Explains Jeffery: “The perception of Climax over the next year is going to change from it being one of those companies on the old model of British development – such as Argonaut, Kaboom, and… let’s call it Old Climax – where it was all about multi-site development and who has the most studios, the most teams, the most staff with the most projects.”

He’s adamant that this ‘old way’ of development is fast going out of fashion and feasibility: “We’re entering a new generation of being a new boutique studio – the multi-studio, multi-location industry we’ve lived through? That model is dead.”

There’s “no way” Climax will add a fourth studio to its bow, adds Jeffery, and the most he’s willing to say about expansion outside of recruitment is that the company would be happy to work with those pockets of talents where it finds it: “I wouldn’t want to buy them out but I would start a co-production project, or a long-term commitment to each other, but trust me there will be no Climax Prague.”

In fact, he idealises a world where there is only ‘one Climax’: “If I had a magic wand, I would put all of my people in one centralised studio, for loads of reasons. The first is control – you can upload builds via FTP to head office, but nothing beats being sat with the team playing something and working things out together. The other thing is knowledge sharing – you can have all the internal forums and intranets you want, but none of that beats being sat near someone and talking about it over a desk.”

But at the same time, Jeffery is realistic that there’s no way Climax could restructure futher without something drastic – and anyway, that there’s a clear handheld and console split between its two big teams serves it in good stead.

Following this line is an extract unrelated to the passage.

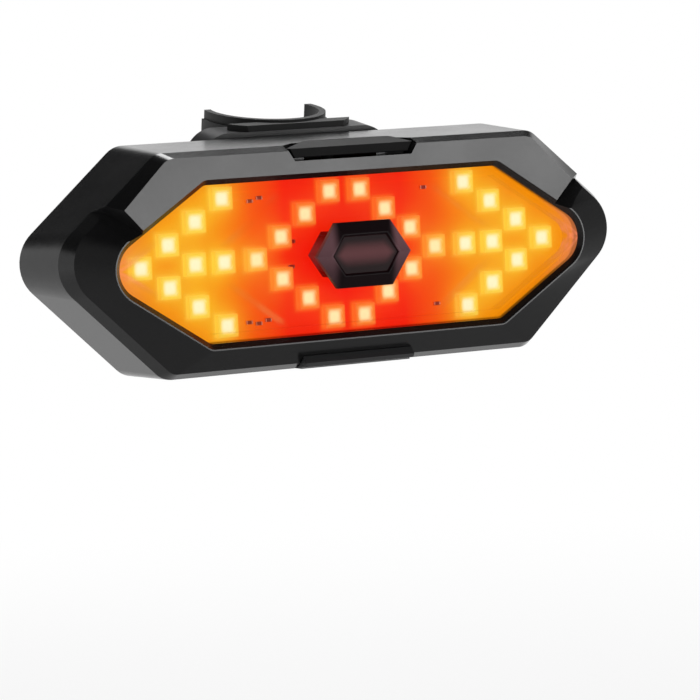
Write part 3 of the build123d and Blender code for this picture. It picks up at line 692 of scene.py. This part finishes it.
class Shape:
    """One new piece, drawn in millimetres and made in metres."""

    def __init__(self, name: str) -> None:
        """Starts an empty shape.

        Args:
            name: The piece's name.
        """
        self.name = name
        self.mesh = bmesh.new()

    def plate(self, corners: Sequence[Place]) -> bmesh.types.BMFace:
        """Adds one flat face.

        Args:
            corners: Its corners, in order.

        Returns:
            The face.
        """
        verts = [self.mesh.verts.new([length * MM for length in corner]) for corner in corners]
        return self.mesh.faces.new(verts)

    def block(self, low: Place, high: Place, edge: float, segments: int = 2) -> None:
        """Adds a block with rounded edges.

        Args:
            low: Lowest corner.
            high: Highest corner.
            edge: Width of its bevels.
            segments: Steps of each bevel.
        """
        made = bmesh.ops.create_cube(self.mesh, size=1.0)["verts"]
        bmesh.ops.scale(self.mesh, verts=made, vec=[(b - a) * MM for a, b in zip(low, high)])
        bmesh.ops.translate(self.mesh, verts=made, vec=[(a + b) / 2 * MM for a, b in zip(low, high)])
        edges = {e for v in made for e in v.link_edges}
        bmesh.ops.bevel(self.mesh, geom=list(edges), offset=edge * MM, segments=segments, affect="EDGES",
                        profile=0.5, material=-1)

    def pulled(self, face: bmesh.types.BMFace, by: Place) -> bmesh.types.BMFace:
        """Extrudes a face.

        Args:
            face: The face to extrude.
            by: How far, in millimetres.

        Returns:
            The face at the new end.
        """
        made = bmesh.ops.extrude_face_region(self.mesh, geom=[face])["geom"]
        moved = [v for v in made if isinstance(v, bmesh.types.BMVert)]
        bmesh.ops.translate(self.mesh, verts=moved, vec=[length * MM for length in by])
        return next(f for f in made if isinstance(f, bmesh.types.BMFace))

    def narrow(self, face: bmesh.types.BMFace, thickness: float, depth: float = 0.0) -> None:
        """Insets a face.

        Args:
            face: The face, which becomes the inner one.
            thickness: Width of the border, in millimetres.
            depth: How far the face stands out, in millimetres.
        """
        bmesh.ops.inset_region(self.mesh, faces=[face], thickness=thickness * MM, depth=depth * MM,
                               use_even_offset=True, use_boundary=True)

    def soften(self, edge: float) -> None:
        """Rounds every sharp edge, by this width."""
        bmesh.ops.recalc_face_normals(self.mesh, faces=self.mesh.faces)
        sharp = [e for e in self.mesh.edges if e.is_manifold and e.calc_face_angle() > SHARP]
        bmesh.ops.bevel(self.mesh, geom=sharp, offset=edge * MM, segments=2, affect="EDGES", profile=0.5,
                        material=-1)

    def finish(self, finish: Finish, body: str, slot: str) -> bpy.types.Object:
        """Makes the object, and lets it ride on a CAD body.

        Args:
            finish: Its finish.
            body: The body that carries it.
            slot: Not used.

        Returns:
            The object.
        """
        bmesh.ops.recalc_face_normals(self.mesh, faces=self.mesh.faces)
        data = bpy.data.meshes.new(self.name)
        self.mesh.to_mesh(data)
        self.mesh.free()
        data.materials.append(finish.material())
        made = bpy.data.objects.new(self.name, data)
        bpy.context.scene.collection.objects.link(made)
        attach(made, body)
        log.info("made %s", self.name)
        return made


@dataclass
class Cap:
    """Centre cap: a wide-bevelled frame round a sunk window, on its neck."""

    half_height: float = 7.3
    corner_x: float = 7.0
    tip_x: float = 12.01
    side: float = 1.3
    bevel: float = 2.5
    bevel_rise: float = 1.0
    rim: float = 0.35
    slope: float = 0.3
    sunk: float = 0.4
    neck_inset: float = 2.2
    edge: float = 0.1

    def build(self) -> None:
        """Builds the cap where its CAD node stands."""
        low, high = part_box("centre_cap")
        seat = low[1] / MM + self.side + self.bevel_rise
        shape = Shape("cap_frame")
        left = [(-self.corner_x, self.half_height), (-self.tip_x, 0.0), (-self.corner_x, -self.half_height)]
        right = [(-x, z) for x, z in reversed(left)]
        back = shape.plate([(x, seat, z) for x, z in left + right])
        front = shape.pulled(back, (0.0, -self.side, 0.0))
        shape.mesh.normal_update()
        for thickness, depth in ((self.bevel, self.bevel_rise), (self.rim, 0.0), (self.slope, -self.sunk)):
            shape.narrow(front, thickness, depth)
        shape.narrow(back, self.neck_inset)
        shape.pulled(back, (0.0, high[1] / MM - seat, 0.0))
        shape.soften(self.edge)
        made = shape.finish(CapFinish("cap_frame_dark_red"), "light", "cap_plastic")
        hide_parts("centre_cap")


@dataclass
class Button:
    """Mode button: a six-sided key whose top slopes up to its back, with its tongue."""

    floor_half: float = 14.5
    half_width: float = 15.75
    taper_y: float = -43.9
    back_half: float = 11.9
    back_y: float = -40.9
    front_top: float = 24.2
    ridge_top: float = 25.6
    ridge_y: float = -43.5
    ridge_half: float = 11.2
    tongue_half: float = 9.0
    tongue_thickness: float = 0.9
    tongue_root: float = 0.5
    tongue_edge: float = 0.1
    edge: float = 0.22

    def build(self) -> None:
        """Builds the button where its CAD node stands."""
        low, high = (Vector(corner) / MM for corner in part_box("mode_button"))
        shape = Shape("mode_key")
        mesh = shape.mesh
        half, back = self.half_width, self.back_half
        right = [(half, low.y), (half, self.taper_y), (back, self.back_y)]
        plan = [(-half, low.y), *right, (-back, self.back_y), (-half, self.taper_y)]
        floor = shape.plate([(x, y, low.z) for x, y in plan])
        shoulder = shape.pulled(floor, (0.0, 0.0, self.front_top - low.z))
        ridge = shape.pulled(shoulder, (0.0, 0.0, self.ridge_top - self.front_top))
        bmesh.ops.scale(mesh, verts=list(floor.verts), vec=(self.floor_half / half, 1.0, 1.0))
        bmesh.ops.scale(mesh, verts=list(ridge.verts), vec=(self.ridge_half / half, 1.0, 1.0))
        # The ridge is drawn back from the front, so the top slopes up to it.
        for vert in ridge.verts:
            vert.co.y = max(vert.co.y, self.ridge_y * MM)
        bmesh.ops.remove_doubles(mesh, verts=mesh.verts, dist=MERGE * MM)
        shape.soften(self.edge)
        shape.block((-self.tongue_half, self.back_y - self.tongue_root, low.z),
                    (self.tongue_half, high.y, low.z + self.tongue_thickness), self.tongue_edge)
        rubber = Moulding("key_rubber", (0.005, 0.005, 0.005), 0.45, 0.008, 0.1)
        made = shape.finish(rubber, "button", "button_rubber")
        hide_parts("mode_button")


@dataclass
class BoardParts:
    """Small surface-mounted resistors between the lamps."""

    places: tuple[Span, ...] = (
        (-23.6, 13.0), (-21.2, 13.6), (-25.0, -13.8), (-22.6, -14.2), (-20.2, -13.6),
        (-13.4, 3.4), (-13.8, -2.2), (21.0, 13.4), (23.4, -13.2))
    length: float = 1.6
    width: float = 0.8
    thickness: float = 0.45
    end: float = 0.3
    end_rise: float = 0.03
    edge: float = 0.06

    def build(self) -> None:
        """Builds the resistors' bodies and their metal ends on the board's face."""
        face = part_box("led_board")[0][1] / MM
        bodies, ends = Shape("resistor_bodies"), Shape("resistor_ends")
        for x, z in self.places:
            half_x, half_z = self.length / 2, self.width / 2
            bodies.block((x - half_x + self.end, face - self.thickness, z - half_z),
                         (x + half_x - self.end, face, z + half_z), self.edge)
            for side in (-1, 1):
                near, far = sorted((x + side * (half_x - self.end), x + side * half_x))
                ends.block((near, face - self.thickness - self.end_rise, z - half_z),
                           (far, face, z + half_z), self.edge)
        bodies.finish(Moulding("resistor_red", (0.3, 0.012, 0.004), 0.5), "light", "chip_black")
        ends.finish(Metal("resistor_tin", (0.8, 0.3, 0.2), 0.4), "light", "screw_steel")


@dataclass
class CoverRibs:
    """Moulded ribs on the rear cover, at both sides of its rails."""

    first_x: float = 34.0
    pitch: float = 3.6
    count: int = 5
    half_height: float = 15.0
    fall: float = 1.9
    width: float = 1.3
    rise: float = 0.55
    sunk: float = 0.1
    edge: float = 0.35
    steps: int = 3

    def build(self) -> None:
        """Builds the ribs on the cover's back face."""
        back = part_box("cover_screws")[1][1] / MM
        shape = Shape("cover_ribs")
        for side in (-1, 1):
            for step in range(self.count):
                x = side * (self.first_x + step * self.pitch)
                half, half_width = self.half_height - step * self.fall, self.width / 2
                shape.block((x - half_width, back - self.sunk, -half),
                            (x + half_width, back + self.rise, half), self.edge, self.steps)
        shape.finish(Moulding("rib_black", (0.016, 0.016, 0.017), 0.5, 0.02), "light", "cover_plastic")


@dataclass(frozen=True)
class Softbox:
    """One rectangular soft light, in millimetres and watts."""

    name: str
    at: Place
    aim: Place
    size: Span
    power: float

    def build(self) -> None:
        """Hangs the light."""
        data = bpy.data.lights.new(self.name, "AREA")
        data.shape = "RECTANGLE"
        data.size, data.size_y = self.size[0] * MM, self.size[1] * MM
        data.energy = self.power
        made = bpy.data.objects.new(self.name, data)
        made.location = Vector(self.at) * MM
        toward = (Vector(self.aim) - Vector(self.at)).normalized()
        made.rotation_euler = toward.to_track_quat("-Z", "Y").to_euler()
        bpy.context.scene.collection.objects.link(made)


@dataclass
class Studio:
    """Pale floor, backdrop, lamps and the camera."""

    camera_at: Place = (-433.93, -812.43, 55.66)
    yaw: float = 29.36
    pitch: float = 5.01
    roll: float = -2.51
    focal: float = 203.5
    near_clip: float = 10.0
    floor_z: float = -120.0
    floor_half: float = 6000.0
    floor_fade: Span = (120.0, 420.0)
    floor_shade: float = 0.45
    floor_front: Span = (-60.0, 160.0)
    world_front: Span = (-0.35, 0.35)
    dark_above: Span = (0.32, 0.48)
    overhead_dark: float = 0.96
    front_share: float = 0.25
    surround: float = 0.35
    floor_cloud: Place = (0.02, 0.02, 0.02)
    floor_colours: tuple[Colour, Colour] = ((0.8, 0.8, 0.8), (0.84, 0.84, 0.84))
    floor_roughness: float = 0.9
    lamps: tuple[Softbox, ...] = (
        Softbox("overhead", (260, 320, 880), (0, 0, 0), (700, 420), 9.0),
        Softbox("front_right", (540, -960, -95), (0, -40, 0), (520, 300), 2.6))

    def camera(self) -> None:
        """Sets the camera at the photograph's angle."""
        yaw, pitch, roll = (math.radians(v) for v in (self.yaw, self.pitch, self.roll))
        ahead = Vector((math.sin(yaw) * math.cos(pitch), math.cos(yaw) * math.cos(pitch), -math.sin(pitch)))
        right = Vector((math.cos(yaw), -math.sin(yaw), 0.0))
        up = right.cross(ahead)
        turned_right = right * math.cos(roll) + up * math.sin(roll)
        turned_up = up * math.cos(roll) - right * math.sin(roll)
        data = bpy.data.cameras.new("camera")
        data.lens = self.focal
        data.clip_start = self.near_clip * MM
        made = bpy.data.objects.new("camera", data)
        turn = Matrix((turned_right, turned_up, -ahead)).transposed()
        made.matrix_world = Matrix.Translation(Vector(self.camera_at) * MM) @ turn.to_4x4()
        bpy.context.scene.collection.objects.link(made)
        bpy.context.scene.camera = made

    def floor(self) -> None:
        """Lays the pale floor."""
        mesh = bpy.data.meshes.new("floor")
        shape = bmesh.new()
        bmesh.ops.create_grid(shape, x_segments=1, y_segments=1, size=self.floor_half * MM)
        bmesh.ops.translate(shape, verts=shape.verts, vec=(0, 0, self.floor_z * MM))
        shape.to_mesh(mesh)
        shape.free()
        obj = bpy.data.objects.new("floor", mesh)
        bpy.context.scene.collection.objects.link(obj)
        g = Graph("floor_pale")
        cloud = g.noise(Noise.SOFT_CLOUD, self.floor_cloud)
        path = g.node("ShaderNodeLightPath")
        x, y, _ = g.place()
        far = (x * x + y * y).power(0.5).step(*self.floor_fade)
        behind = y.step(*self.floor_front) * (1 - self.front_share) + self.front_share
        plain = g.wire(path.outputs["Is Camera Ray"]) + g.wire(path.outputs["Is Transmission Ray"])
        glossy = g.wire(path.outputs["Is Glossy Ray"])
        # The floor looks white from afar, and its reflection is darker in front of the lens.
        seen = (plain * (far * self.floor_shade + (1 - self.floor_shade)) + glossy * behind).held()
        in_front = glossy * (1 - behind)
        pale = g.blend(cloud, *self.floor_colours)
        shader = g.node("ShaderNodeBsdfPrincipled", inputs={
            "Base Color": g.blend(in_front, pale, BLACK), "Roughness": self.floor_roughness})
        white = g.node("ShaderNodeEmission", inputs={"Color": WHITE, "Strength": 1.0})
        mix = g.node("ShaderNodeMixShader", inputs={0: seen, 1: shader.outputs[0], 2: white.outputs[0]})
        g.node("ShaderNodeOutputMaterial", inputs={"Surface": mix.outputs[0]})
        mesh.materials.append(g.owner)

    def world(self) -> None:
        """Sets a white surround, which is darker overhead and in front for the gloss of the mouldings."""
        world = bpy.data.worlds.new("surround")
        bpy.context.scene.world = world
        g = Graph("surround", world)
        coords = g.node("ShaderNodeTexCoord")
        split = g.node("ShaderNodeSeparateXYZ", inputs={0: coords.outputs["Generated"]})
        overhead = g.wire(split.outputs[2]).step(*self.dark_above)
        behind = g.wire(split.outputs[1]).step(*self.world_front) * (1 - self.front_share) + self.front_share
        path = g.node("ShaderNodeLightPath")
        glossy = g.wire(path.outputs["Is Glossy Ray"])
        seen = (g.wire(path.outputs["Is Camera Ray"]) + g.wire(path.outputs["Is Transmission Ray"])
                + glossy * (1 - overhead * self.overhead_dark) * behind).held()
        soft = g.node("ShaderNodeBackground", inputs={0: WHITE, 1: self.surround})
        dim = g.node("ShaderNodeBackground", inputs={0: WHITE, 1: 0.0})
        base = g.node("ShaderNodeMixShader", inputs={0: glossy, 1: soft.outputs[0], 2: dim.outputs[0]})
        white = g.node("ShaderNodeBackground", inputs={0: WHITE, 1: 1.0})
        mix = g.node("ShaderNodeMixShader", inputs={0: seen, 1: base.outputs[0], 2: white.outputs[0]})
        g.node("ShaderNodeOutputWorld", inputs={"Surface": mix.outputs[0]})

    def build(self) -> None:
        """Sets the whole scene."""
        self.camera()
        self.floor()
        self.world()
        for lamp in self.lamps:
            lamp.build()
        bpy.context.scene.view_settings.view_transform = "Standard"


def main() -> None:
    """Builds the scene."""
    logging.basicConfig(level=logging.INFO, format="%(message)s")
    Studio().build()
    log.info("studio set")
    Light().dress()
    Cap().build()
    Button().build()
    BoardParts().build()
    CoverRibs().build()


if __name__ == "__main__":
    main()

But the idolised model of a singular entity will dribble down to the ways the restructuring is handled: “Making the move from Old Climax to New Climax is not just a ‘press a button’-style change. It’s harder to change something than it is to do it from scratch – but that model, with the Ninja Theorys of the world and any of the hot boutique studios – that’s the model we are persuing now. With Racing going and capital coming in we’re now much closer to that. There will be some other steps, but one studio, with one title and one relationship with a publisher – that’s the gold standard the industry has to aim for now which is completely at odds with what, say, someone like Warthog was all about.”

What happened to companies like Warthog, and the various other studio developments of the past generation, seems to be in the forefront of Jeffery’s mind – and he’s keen to keep making sure Climax doesn’t make the same mistakes.

He says: “We thrived in the period when others went out of business. We’ve always been tightwads financially and are very cost conscious – perhaps almost too paranoid. A lot of these guys, like Argonaut in particular, thought they had an unlimited amount of money, but obviously didn’t run their companies that well. So really we had to do what we had to do – but now having money in the bank and fewer relationships to manage gives you more energy.”

FINDING THE FIX

And some of the money and energy will be focused on The Fixer, a new game for 360 and PS3 based on a new IP. It’s been in the works for 18 months (and probably has over another year’s work to go), but it’s striking demo and pitch reel is currently being shopped around.

“The Fixer is the thing we wouldn’t sell outright to Disney – even though they wanted it,” explains Jeffery, his comment that the creation has been “a labour of love” at the Portsmouth office explaining why the team is so protective of the property – but that the team has also devised something they’re not afraid to turn down a publishing deal for is a telling sign of intent.

Explains Jeffery: “We’re going to take an approach that’s a bit more Rare-like and say that if it takes more time and more money and more energy to perfect it and give it what it needs, then so be it – because we’ve sat down and said ‘let’s make the game we want to make and be proud of once it’s out there in the market’.”

It’s also a telling sign about the motivation that has driven the Racing sell off and the restructure. Jeffery has clearly kept looking over Climax’s shoulder, saying that he wants out of the arms race that the superstudios were once in: “It’s really tough because there’s a natural tension between what you have to do for business needs and what you want to do as an individual. Until now my career has been focused on building a business, but that means you make compromises – maybe you take on a game you don’t want to do or take shortcuts you wouldn’t want to do. And that’s tough as we’re all in this industry because we want to be making games and love them. So now we’re looking forward and we have funding and time to do what we want.”

And, perhaps, this is the most telling thing – and it plays back into the Disney deal – Climax wants to stand up and be counted beyond its milestone-hitting millstone of a Racing team: “Unfortunately our other studios had to play second fiddle to Racing because it was so well regarded – Brighton and Blimey overshadowed the rest of our guys.” Jeffery knows that, having claimed all this the studio “will have to perform or we’ll look like fools”, but hopes that people “withhold judgement until the next round of games come out and let them speak for themselves”. He also knows that touting a switch to a boutique model might come back to haunt him, but says: “At the end of the day in this business the creativity will win through.”

However, isn’t the ethos of a boutique studio at odds with what Climax is – a multi-site business popular with publishers and with a hugely commercial reputation? Jeffery’s final answer says no. And, arguably, embodies all the optimism an independent should have – but is something you might be surprised to hear from the CEO of a company that has ridden the ups and downs of a world that has, in just a handful of years, become risk-heavy and corporatised.

“We have no investors, no external finance. We don’t answer to any shareholders or bankers. And we’ve got plenty of money and everything to play for. If what you want to do is pander to the venture capitalists of an IPO and getting into that growing trap of ‘Oh, maybe I’ll be a publisher’ and maybe I’ll licence all these properties – I’m not into that, no thanks. I just want to try and make great games.”